» **Exercise instructions**
Return, exactly as written, the run of lines that begins at the line containing "const fruit = fruitShape();" and ends at the line containing "bpy.context.scene.collection.objects.link(empty)". Nothing outside that run belongs in the answer.

= = = = =

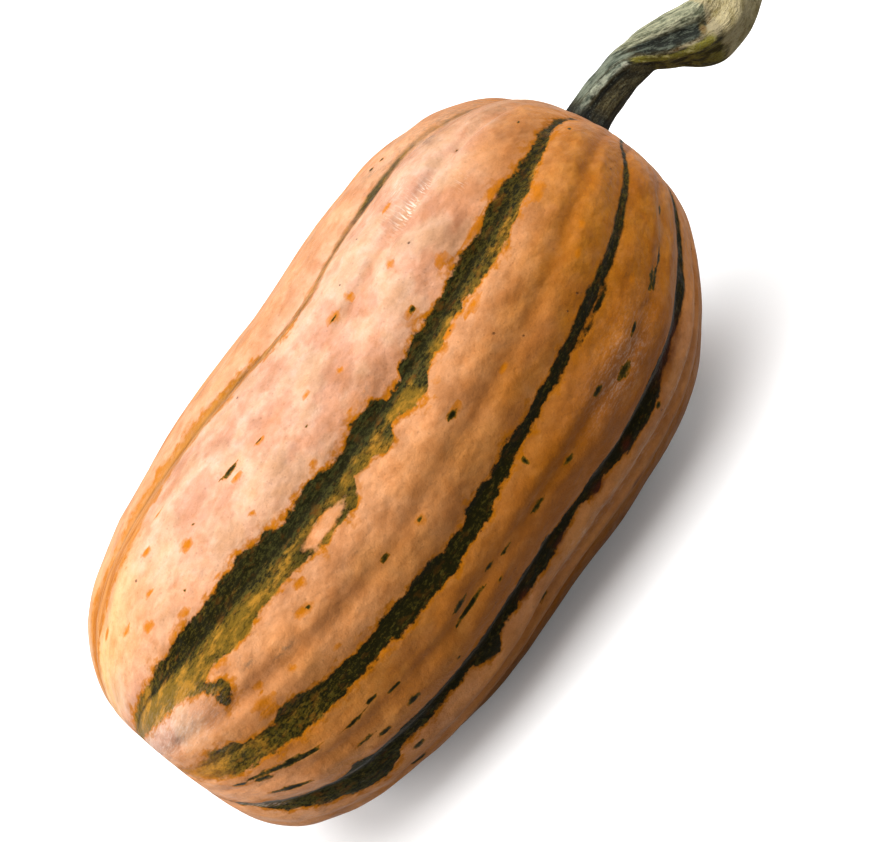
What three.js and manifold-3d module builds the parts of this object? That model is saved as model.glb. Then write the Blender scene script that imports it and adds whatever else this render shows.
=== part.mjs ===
// A delicata squash lying on its side, as picked: the ribbed fruit and its dry stem.
// Millimetres. X runs along the squash towards the stem, Z is up, and the origin is the rest spot.
import * as THREE from 'three';
import { mergeVertices } from 'three/addons/utils/BufferGeometryUtils.js';
import Module from 'manifold-3d';

// ---- the fruit ----
const fruitLength = 164.5;    // pole to pole, before the ends are dished
const lean = 27;              // degrees: the outlines below lie in a plane that leans back this far
const blossomDish = 2.5;      // how far the blossom end is dished
const stemDish = 5;           // how deep the stem sits
const dishReach = 14;         // the ring radius at which a dish has faded
// Heights of the upper and lower outline from the axis, from the blossom pole to the stem pole.
const upperLine = [3, 20, 33, 39.5, 43, 44.2, 46.4, 45, 36, 18.2, 13.6];
const lowerLine = [3, -22.3, -34.8, -40.6, -43.5, -42, -41, -35.7, -22.3, -7, 13.6];

// ---- its furrows ----
const furrowDepth = 2;
const furrowReach = 7;        // degrees from a furrow's line to its shoulder
const creaseDepth = 0.6;      // the shallow crease along the middle of each rib
const creaseReach = 0.1;      // in parts of the rib's width
// Each row is one furrow: the degrees round the fruit at five places from the blossom end to the
// stem end. 0 faces -Y, 90 is up.
const furrows = [
  [-50, -60, -50, -48, -44],
  [-4, -27, -24, -22, -8],
  [28, 10, 5, 13.5, 41],
  [68, 46, 41, 50, 84],
  [98, 99, 87, 92, 122],
  [133, 132, 126, 130, 156],
  [168, 167, 164, 168, 190],
  [203, 202, 203, 206, 222],
  [238, 240, 243, 243, 253],
  [273, 279, 283, 281, 284],
];
const stepsPerRib = 8;
const stepsAlong = 40;

// ---- the flat spot that it rests on ----
const restHeight = 41.3;      // from the axis down to the flat
const restCentre = [-12, 2];  // the middle of the flat, which is the origin of the part

// ---- the stem ----
// Ten places from its root to its cut end: how far along and above the axis its centre lies, its
// radius, the degrees that its first ridge has turned, and how deep its hollow is.
const stemAlong = [72, 79, 85, 91, 97, 102.5, 108, 113.3, 118, 122];
const stemRise = [14.4, 15.8, 16.4, 16.5, 15.3, 12.5, 9.6, 8.2, 8.9, 11.2];
const stemRadius = [5.6, 4.8, 4.5, 4.4, 4.5, 5.8, 6.5, 6.6, 6.5, 6.4];
const ridgeTurn = [34, 32, 28, 12, -34, -40, -36, -26, -12, -6];
const hollowDepth = [0, 0, 0, 0.04, 0.14, 0.24, 0.24, 0.1, 0, 0];
const hollowMiddle = 44;      // degrees past the first ridge
const hollowReach = 26;
const ridgeCount = 5;
const ridgeHeight = 0.2;      // in parts of the stem's radius, as the hollow's depth is
const stemStepsRound = 30;
const stemStepsAlong = 30;
const meetingGap = 0.35;      // clear space between the fruit and the stem

const toRadians = Math.PI / 180;
const leanSine = Math.sin(lean * toRadians);
const leanCosine = Math.cos(lean * toRadians);

// A smooth curve through evenly spaced values, read at t from 0 to 1.
function along(values, t) {
  const place = Math.min(Math.max(t, 0), 1) * (values.length - 1);
  const index = Math.min(Math.floor(place), values.length - 2);
  const part = place - index;
  const value = (i) => values[Math.min(Math.max(i, 0), values.length - 1)];
  const [before, from, to, after] = [value(index - 1), value(index), value(index + 1), value(index + 2)];
  const slope = to - before;
  const bend = 2 * before - 5 * from + 4 * to - after;
  const twist = 3 * (from - to) + after - before;
  return from + 0.5 * part * (slope + part * (bend + part * twist));
}

// How far the skin lies under a plain round section: furrows at a rib's two sides, a crease between.
function ribFall(part, ribDegrees) {
  const groove = (gap) => Math.exp(-Math.pow(gap / furrowReach, 1.5));
  const sides = groove(part * ribDegrees) + groove((1 - part) * ribDegrees);
  const crease = Math.exp(-Math.pow((part - 0.5) / creaseReach, 2));
  return furrowDepth * sides + creaseDepth * crease;
}

// A point of the skin: t from 0 at the blossom pole to 1 at the stem pole, turn counted in ribs.
function skinPoint(t, turn) {
  const side = 2 * t - 1;
  const upper = along(upperLine, t);
  const lower = along(lowerLine, t);
  const rise = (upper + lower) / 2;
  const place = THREE.MathUtils.euclideanModulo(turn, furrows.length);
  const rib = Math.floor(place);
  const part = place - rib;
  const start = along(furrows[rib], t);
  const isLast = rib === furrows.length - 1;
  const end = isLast ? along(furrows[0], t) + 360 : along(furrows[rib + 1], t);
  const angle = (start + (end - start) * part) * toRadians;
  const fade = 1 - Math.pow(Math.abs(side), 10);
  const mean = (upper - lower) / 2;
  const radius = mean - ribFall(part, end - start) * fade * Math.min(mean / 30, 1);
  const dish = Math.exp(-Math.pow(mean / dishReach, 2)) * (side < 0 ? blossomDish : -stemDish);
  const x = Math.sin(side * Math.PI / 2) * fruitLength / 2 + dish;
  const y = -radius * Math.cos(angle) + rise * leanSine;
  const z = radius * Math.sin(angle) + rise * leanCosine;
  return new THREE.Vector3(x, y, Math.max(z, -restHeight));
}

// The fruit is a sphere whose vertices are moved onto the skin.
function fruitShape() {
  const shape = new THREE.SphereGeometry(1, stepsPerRib * furrows.length, stepsAlong);
  const { position, uv } = shape.attributes;
  for (let i = 0; i < position.count; i += 1) {
    const point = skinPoint(1 - uv.getY(i), uv.getX(i) * furrows.length);
    position.setXYZ(i, point.x, point.y, point.z);
  }
  return closedShape(shape);
}

// The centre of the stem at t from 0 at its root to 1 at its cut end, in the leaning plane.
function stemCentre(t) {
  return new THREE.Vector2(along(stemAlong, t), along(stemRise, t));
}

// The stem's radius at an angle round it: sharp ridges, and one long hollow beside the first.
function barkRadius(t, angle) {
  const past = angle / toRadians - along(ridgeTurn, t);
  const ridge = Math.pow(0.5 + 0.5 * Math.cos(ridgeCount * past * toRadians), 1.5) - 0.4;
  const aside = THREE.MathUtils.euclideanModulo(past - hollowMiddle + 180, 360) - 180;
  const hollow = along(hollowDepth, t) * Math.exp(-Math.pow(aside / hollowReach, 2));
  return along(stemRadius, t) * (1 + ridgeHeight * ridge - hollow);
}

// A point of the stem, with out from 0 on its centre line to 1 on its bark. Angle 0 faces the
// front of the leaning plane.
function stemPoint(t, angle, out) {
  const step = 0.01;
  const centre = stemCentre(t);
  const heading = stemCentre(Math.min(t + step, 1)).sub(stemCentre(Math.max(t - step, 0))).normalize();
  const radius = barkRadius(t, angle) * out;
  const front = radius * Math.cos(angle);
  const over = radius * Math.sin(angle);
  const x = centre.x - over * heading.y;
  const rise = centre.y + over * heading.x;
  const y = rise * leanSine - front * leanCosine;
  const z = rise * leanCosine + front * leanSine;
  return new THREE.Vector3(x, y, z);
}

// The stem is a closed cylinder whose vertices are moved onto its bark and its two ends.
function stemShape() {
  const shape = new THREE.CylinderGeometry(1, 1, 1, stemStepsRound, stemStepsAlong);
  const { position } = shape.attributes;
  for (let i = 0; i < position.count; i += 1) {
    const [x, y, z] = [position.getX(i), position.getY(i), position.getZ(i)];
    const point = stemPoint(y + 0.5, Math.atan2(z, x), Math.hypot(x, z));
    position.setXYZ(i, point.x, point.y, point.z);
  }
  return closedShape(shape);
}

// Joins the vertices that lie on each other, so that the surface is closed.
function closedShape(shape) {
  shape.deleteAttribute('normal');
  shape.deleteAttribute('uv');
  return mergeVertices(shape, 1e-4);
}

const wasm = await Module();
wasm.setup();

function toSolid(shape) {
  const vertProperties = new Float32Array(shape.attributes.position.array);
  const triVerts = new Uint32Array(shape.index.array);
  return new wasm.Manifold(new wasm.Mesh({ numProp: 3, vertProperties, triVerts }));
}

function toShape(solid) {
  const { vertProperties, triVerts } = solid.getMesh();
  const shape = new THREE.BufferGeometry();
  shape.setAttribute('position', new THREE.BufferAttribute(vertProperties, 3));
  shape.setIndex(new THREE.BufferAttribute(triVerts, 1));
  return shape;
}

// The stem stops just short of the fruit, face to face with the dish that it grows from.
function trimmedStem(stem, fruit) {
  const keptClear = toSolid(fruit).translate([meetingGap, 0, 0]);
  return toShape(toSolid(stem).subtract(keptClear));
}

const skin = new THREE.MeshStandardMaterial({ color: 0xe8a878, roughness: 0.45, metalness: 0 });
const bark = new THREE.MeshStandardMaterial({ color: 0x5c5a44, roughness: 0.75, metalness: 0 });

const fruit = fruitShape();
const body = new THREE.Mesh(fruit, skin);
body.name = 'squash_body';

const stem = new THREE.Mesh(trimmedStem(stemShape(), fruit), bark);
stem.name = 'stem';

const squash = new THREE.Group();
squash.add(body, stem);
squash.position.set(-restCentre[0], -restCentre[1], restHeight);

export default squash;
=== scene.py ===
# A delicata squash lying on its side, with its dry stem, on a pale studio floor.
import math
import bpy
import numpy as np
from mathutils import Matrix, Vector


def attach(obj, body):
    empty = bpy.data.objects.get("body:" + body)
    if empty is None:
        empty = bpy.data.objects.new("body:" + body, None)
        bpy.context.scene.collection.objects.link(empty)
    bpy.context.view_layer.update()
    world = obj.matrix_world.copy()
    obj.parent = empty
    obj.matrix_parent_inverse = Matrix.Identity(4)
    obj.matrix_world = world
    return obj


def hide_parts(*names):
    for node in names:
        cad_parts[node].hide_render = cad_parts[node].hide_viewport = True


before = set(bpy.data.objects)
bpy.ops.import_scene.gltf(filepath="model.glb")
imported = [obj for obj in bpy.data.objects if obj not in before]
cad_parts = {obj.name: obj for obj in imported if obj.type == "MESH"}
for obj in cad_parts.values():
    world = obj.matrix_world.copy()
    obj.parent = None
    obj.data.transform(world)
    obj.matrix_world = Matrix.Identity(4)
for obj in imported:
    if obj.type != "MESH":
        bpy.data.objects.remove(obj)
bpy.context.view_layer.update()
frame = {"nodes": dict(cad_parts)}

millimetre = 0.001
groupShift = (12.0, -2.0, 41.3)  # mm from the fruit's own axis to the rest spot at the origin
print("frame loaded:", ", ".join(frame["nodes"]))


# The fruit's measures, in mm unless said otherwise.
fruit = {
    "length": 164.5,  # from pole to pole, before the ends are dished
    "lean": 27.0,  # degrees that the outlines' plane leans back
    "blossomDish": 2.5,
    "stemDish": 5.0,
    "dishReach": 14.0,
    "restHeight": 41.3,  # from the axis down to the flat spot
    # heights of the upper and lower outline, from the blossom pole to the stem pole
    "upperLine": [3, 20, 33, 39.5, 43, 44.2, 46.4, 45, 36, 18.2, 13.6],
    "lowerLine": [3, -22.3, -34.8, -40.6, -43.5, -42, -41, -35.7, -22.3, -7, 13.6],
    # degrees round the fruit of each furrow, at five places from end to end
    "furrows": [
        [-50, -60, -50, -48, -44], [-4, -27, -24, -22, -8], [28, 10, 5, 13.5, 41],
        [68, 46, 41, 50, 84], [98, 99, 87, 92, 122], [133, 132, 126, 130, 156],
        [168, 167, 164, 168, 190], [203, 202, 203, 206, 222], [238, 240, 243, 243, 253],
        [273, 279, 283, 281, 284],
    ],
    "furrowDepths": [2.2, 2.5, 2.1, 2.3, 2.0, 2.0, 2.2, 1.9, 2.2, 2.0],
    "furrowReach": 7.0,  # degrees from a furrow's line to its shoulder
    "furrowPower": 1.3,  # how sharp the furrow's line is: 2 is a round groove
    # the crease along each rib: where it lies in parts of the rib, and its depth, both as
    # (place from the blossom end, value), and its reach in parts of the rib
    "creases": [
        ([(0, 0.5)], [(0.2, 0.6), (0.45, 0.9), (0.55, 1.3), (0.7, 1.2), (0.85, 0.6)], 0.07),
        ([(0.4, 0.5), (0.6, 0.52), (0.78, 0.43)], [(0.1, 0.5), (0.4, 0.9)], 0.09),
        (
            [(0.1, 0.38), (0.42, 0.34), (0.5, 0.4), (0.6, 0.4), (0.7, 0.44), (0.8, 0.42)],
            [(0.1, 1.0), (0.3, 1.1), (0.42, 0.9), (0.5, 0.4), (0.58, 1.0), (0.7, 1.2)],
            0.08,
        ),
        ([(0.4, 0.5), (0.6, 0.55), (0.7, 0.56), (0.8, 0.51)], [(0.25, 0.3), (0.4, 0.7), (0.6, 1.1)], 0.05),
        ([(0, 0.52)], [(0, 0.6)], 0.1),
        ([(0, 0.5)], [(0.2, 0.5), (0.7, 1.0)], 0.08),
        ([(0, 0.46)], [(0.2, 0.9), (0.6, 0.5)], 0.1),
        ([(0, 0.52)], [(0, 0.7)], 0.09),
        ([(0, 0.5)], [(0.3, 0.5), (0.8, 1.0)], 0.08),
        ([(0, 0.48)], [(0, 0.7)], 0.1),
    ],
    "creaseWander": 0.025,  # parts of a rib
    # pillows and dimples: height, and how many along and round the fruit
    "lumps": [(0.5, 15, 30), (0.35, 27, 50), (0.19, 60, 100)],
    # the two ribs that make the outline are smoother and a little fuller: middle and reach in ribs
    "outlineRibs": [(4.6, 0.75), (0, 0.5)],
    "outlineCalm": 0.6,  # share of the lumps that those ribs lose
    "furrowCalm": 0.5,  # and that furrows lose
    "outlineFullness": 0.25,
    "fadeRadius": 30.0,  # below this radius, towards the poles, furrows and lumps fade out
    "rows": 340,
    "columnsPerRib": 28,
    "flowRadius": 42.0,  # of the straight tube that the skin's patterns are read on
    "seed": 4,
}
ribCount = len(fruit["furrows"])


# A smooth curve through evenly spaced values: a cubic between each two that leans on their
# neighbours, read at t from 0 to 1.
def curveAlong(values, t):
    values = np.asarray(values, float)
    last = len(values) - 1
    place = np.clip(t, 0, 1) * last
    index = np.minimum(place.astype(int), last - 1)
    part = place - index
    before, start, end, after = (values[np.clip(index + k, 0, last)] for k in (-1, 0, 1, 2))
    slope, bend = end - before, 2 * before - 5 * start + 4 * end - after
    twist = 3 * (start - end) + after - before
    return start + 0.5 * part * (slope + part * (bend + part * twist))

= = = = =

» **Completed task**
const fruit = fruitShape();
const body = new THREE.Mesh(fruit, skin);
body.name = 'squash_body';

const stem = new THREE.Mesh(trimmedStem(stemShape(), fruit), bark);
stem.name = 'stem';

const squash = new THREE.Group();
squash.add(body, stem);
squash.position.set(-restCentre[0], -restCentre[1], restHeight);

export default squash;
=== scene.py ===
# A delicata squash lying on its side, with its dry stem, on a pale studio floor.
import math
import bpy
import numpy as np
from mathutils import Matrix, Vector


def attach(obj, body):
    empty = bpy.data.objects.get("body:" + body)
    if empty is None:
        empty = bpy.data.objects.new("body:" + body, None)
        bpy.context.scene.collection.objects.link(empty)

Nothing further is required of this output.